▶ [Supplied data]:

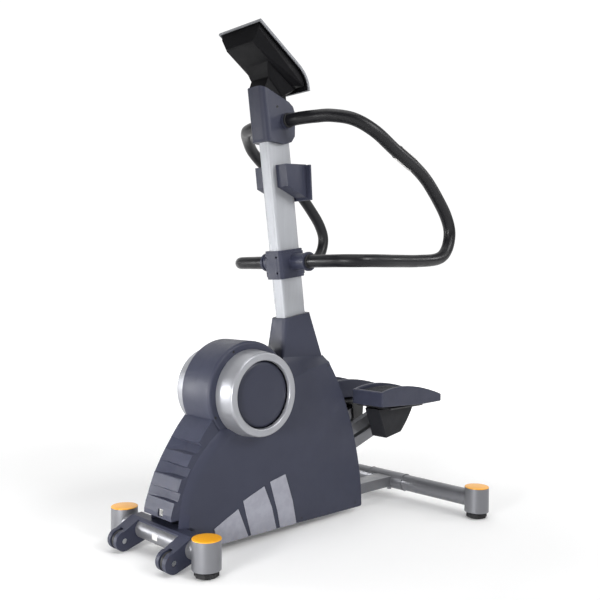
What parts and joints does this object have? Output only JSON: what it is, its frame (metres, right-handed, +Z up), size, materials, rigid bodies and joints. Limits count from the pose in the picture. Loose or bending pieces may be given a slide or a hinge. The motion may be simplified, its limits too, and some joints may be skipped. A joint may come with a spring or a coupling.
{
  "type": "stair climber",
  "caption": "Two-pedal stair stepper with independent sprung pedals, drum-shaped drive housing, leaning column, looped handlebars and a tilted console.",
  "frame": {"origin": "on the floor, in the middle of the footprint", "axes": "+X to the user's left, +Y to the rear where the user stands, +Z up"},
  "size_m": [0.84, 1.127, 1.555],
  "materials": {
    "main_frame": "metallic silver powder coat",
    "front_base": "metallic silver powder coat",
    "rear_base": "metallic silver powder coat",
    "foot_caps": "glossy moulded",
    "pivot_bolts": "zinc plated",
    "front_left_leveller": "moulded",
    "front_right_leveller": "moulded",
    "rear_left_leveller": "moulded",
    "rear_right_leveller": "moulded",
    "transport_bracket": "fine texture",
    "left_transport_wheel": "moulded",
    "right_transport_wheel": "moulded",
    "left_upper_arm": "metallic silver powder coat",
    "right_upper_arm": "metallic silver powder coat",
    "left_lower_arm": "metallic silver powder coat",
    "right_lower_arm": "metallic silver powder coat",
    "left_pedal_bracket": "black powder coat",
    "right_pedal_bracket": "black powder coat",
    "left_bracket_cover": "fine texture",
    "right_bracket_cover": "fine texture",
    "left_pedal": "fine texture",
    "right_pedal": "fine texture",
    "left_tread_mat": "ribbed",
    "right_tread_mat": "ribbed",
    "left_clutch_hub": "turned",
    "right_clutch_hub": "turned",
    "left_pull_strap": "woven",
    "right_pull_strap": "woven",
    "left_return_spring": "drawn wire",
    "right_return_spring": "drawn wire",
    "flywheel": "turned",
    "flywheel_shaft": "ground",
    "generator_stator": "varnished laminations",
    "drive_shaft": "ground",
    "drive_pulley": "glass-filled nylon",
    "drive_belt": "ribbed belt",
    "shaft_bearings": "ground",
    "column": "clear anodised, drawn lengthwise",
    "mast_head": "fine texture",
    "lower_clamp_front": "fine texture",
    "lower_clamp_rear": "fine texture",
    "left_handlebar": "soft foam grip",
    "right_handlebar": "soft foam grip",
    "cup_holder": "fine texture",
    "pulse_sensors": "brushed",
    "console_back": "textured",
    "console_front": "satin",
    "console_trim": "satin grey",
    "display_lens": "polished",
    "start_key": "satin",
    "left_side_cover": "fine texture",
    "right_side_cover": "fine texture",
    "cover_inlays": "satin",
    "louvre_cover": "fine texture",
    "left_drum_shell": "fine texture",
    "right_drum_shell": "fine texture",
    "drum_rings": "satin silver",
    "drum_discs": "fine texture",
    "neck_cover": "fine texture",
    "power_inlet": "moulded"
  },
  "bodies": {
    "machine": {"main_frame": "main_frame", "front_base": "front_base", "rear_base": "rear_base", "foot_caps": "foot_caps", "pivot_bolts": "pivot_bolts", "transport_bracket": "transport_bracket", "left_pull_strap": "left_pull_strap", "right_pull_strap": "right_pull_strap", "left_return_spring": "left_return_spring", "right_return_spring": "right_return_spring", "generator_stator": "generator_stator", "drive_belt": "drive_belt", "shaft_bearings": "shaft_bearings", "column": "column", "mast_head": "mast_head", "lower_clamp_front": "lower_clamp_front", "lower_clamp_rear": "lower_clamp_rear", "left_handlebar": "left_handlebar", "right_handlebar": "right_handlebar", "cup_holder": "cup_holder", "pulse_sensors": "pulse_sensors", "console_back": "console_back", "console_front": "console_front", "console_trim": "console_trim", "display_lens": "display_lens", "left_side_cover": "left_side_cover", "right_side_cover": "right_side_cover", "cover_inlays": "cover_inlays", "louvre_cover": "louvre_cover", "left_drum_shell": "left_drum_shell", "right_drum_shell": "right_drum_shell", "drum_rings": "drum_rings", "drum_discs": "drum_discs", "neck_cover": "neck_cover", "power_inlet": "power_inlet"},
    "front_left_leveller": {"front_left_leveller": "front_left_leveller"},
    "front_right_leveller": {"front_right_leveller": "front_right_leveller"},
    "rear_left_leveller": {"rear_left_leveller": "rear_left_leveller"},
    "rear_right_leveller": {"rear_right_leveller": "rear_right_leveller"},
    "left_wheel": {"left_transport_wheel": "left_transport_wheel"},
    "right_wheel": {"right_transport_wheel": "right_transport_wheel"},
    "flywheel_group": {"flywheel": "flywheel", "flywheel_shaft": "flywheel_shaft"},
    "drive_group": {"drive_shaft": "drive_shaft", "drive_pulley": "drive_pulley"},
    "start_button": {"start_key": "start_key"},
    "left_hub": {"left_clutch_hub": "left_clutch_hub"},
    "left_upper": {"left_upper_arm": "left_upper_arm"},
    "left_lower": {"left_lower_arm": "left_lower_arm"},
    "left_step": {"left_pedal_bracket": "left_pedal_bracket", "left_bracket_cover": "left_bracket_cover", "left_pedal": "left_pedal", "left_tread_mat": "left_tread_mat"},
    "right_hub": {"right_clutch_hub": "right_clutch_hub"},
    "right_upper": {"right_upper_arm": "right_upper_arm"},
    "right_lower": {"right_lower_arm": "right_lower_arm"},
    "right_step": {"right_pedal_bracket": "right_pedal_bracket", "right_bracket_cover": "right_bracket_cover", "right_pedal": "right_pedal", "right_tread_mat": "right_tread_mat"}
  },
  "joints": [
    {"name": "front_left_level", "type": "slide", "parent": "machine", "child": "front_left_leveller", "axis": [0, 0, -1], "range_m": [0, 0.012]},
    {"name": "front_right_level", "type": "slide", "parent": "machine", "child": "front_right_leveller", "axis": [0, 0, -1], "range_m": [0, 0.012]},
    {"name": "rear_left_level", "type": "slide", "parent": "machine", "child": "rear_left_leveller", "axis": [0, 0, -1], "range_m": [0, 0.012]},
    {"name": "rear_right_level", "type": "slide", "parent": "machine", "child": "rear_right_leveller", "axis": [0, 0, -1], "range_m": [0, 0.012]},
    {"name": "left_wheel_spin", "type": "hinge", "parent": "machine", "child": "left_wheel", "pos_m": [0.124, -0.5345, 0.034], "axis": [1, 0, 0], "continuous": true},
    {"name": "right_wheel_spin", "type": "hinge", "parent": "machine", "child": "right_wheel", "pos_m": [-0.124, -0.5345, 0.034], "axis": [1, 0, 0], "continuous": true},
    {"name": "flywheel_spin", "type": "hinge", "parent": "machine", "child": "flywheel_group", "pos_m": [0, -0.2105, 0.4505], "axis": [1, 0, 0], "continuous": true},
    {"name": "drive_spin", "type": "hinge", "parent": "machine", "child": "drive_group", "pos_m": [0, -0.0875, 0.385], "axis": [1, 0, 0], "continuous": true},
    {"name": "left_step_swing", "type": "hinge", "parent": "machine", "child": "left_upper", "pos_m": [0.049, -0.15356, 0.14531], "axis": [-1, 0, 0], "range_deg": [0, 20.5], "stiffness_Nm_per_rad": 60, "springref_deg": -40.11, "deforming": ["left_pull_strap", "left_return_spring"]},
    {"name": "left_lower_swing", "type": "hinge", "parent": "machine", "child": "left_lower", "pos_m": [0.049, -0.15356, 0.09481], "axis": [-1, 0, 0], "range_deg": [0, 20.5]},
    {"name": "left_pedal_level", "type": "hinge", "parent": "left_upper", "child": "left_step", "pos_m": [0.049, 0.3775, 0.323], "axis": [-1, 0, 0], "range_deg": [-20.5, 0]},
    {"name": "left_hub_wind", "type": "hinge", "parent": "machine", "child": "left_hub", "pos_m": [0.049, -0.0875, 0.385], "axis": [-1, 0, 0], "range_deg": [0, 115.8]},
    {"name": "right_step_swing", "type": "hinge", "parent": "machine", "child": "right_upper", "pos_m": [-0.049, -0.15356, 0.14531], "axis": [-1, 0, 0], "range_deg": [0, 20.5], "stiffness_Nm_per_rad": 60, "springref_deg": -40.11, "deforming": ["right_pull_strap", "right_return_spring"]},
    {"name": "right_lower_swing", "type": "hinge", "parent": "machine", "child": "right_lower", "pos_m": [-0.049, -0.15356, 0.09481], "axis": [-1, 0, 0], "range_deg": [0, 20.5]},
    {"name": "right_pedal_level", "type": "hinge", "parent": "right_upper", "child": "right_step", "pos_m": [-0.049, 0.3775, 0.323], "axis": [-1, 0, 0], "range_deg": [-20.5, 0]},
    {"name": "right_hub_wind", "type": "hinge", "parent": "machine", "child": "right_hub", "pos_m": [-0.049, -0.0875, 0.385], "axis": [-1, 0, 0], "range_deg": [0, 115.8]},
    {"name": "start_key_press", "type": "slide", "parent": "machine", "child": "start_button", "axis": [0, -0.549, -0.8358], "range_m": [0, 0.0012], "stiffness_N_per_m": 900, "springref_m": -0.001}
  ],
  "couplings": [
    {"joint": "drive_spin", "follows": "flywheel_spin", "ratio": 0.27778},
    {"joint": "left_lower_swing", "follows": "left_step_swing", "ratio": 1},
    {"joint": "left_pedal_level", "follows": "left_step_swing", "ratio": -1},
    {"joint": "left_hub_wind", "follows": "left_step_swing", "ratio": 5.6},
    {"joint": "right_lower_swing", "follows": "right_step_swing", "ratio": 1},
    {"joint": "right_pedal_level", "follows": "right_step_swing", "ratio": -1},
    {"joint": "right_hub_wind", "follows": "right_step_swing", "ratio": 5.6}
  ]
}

▶ [Goal]: From the listing above, collect each line in which the string "bodies" appears.

▶ [Output of the task]:
What parts and joints does this object have? Output only JSON: what it is, its frame (metres, right-handed, +Z up), size, materials, rigid bodies and joints. Limits count from the pose in the picture. Loose or bending pieces may be given a slide or a hinge. The motion may be simplified, its limits too, and some joints may be skipped. A joint may come with a spring or a coupling.
  "bodies": {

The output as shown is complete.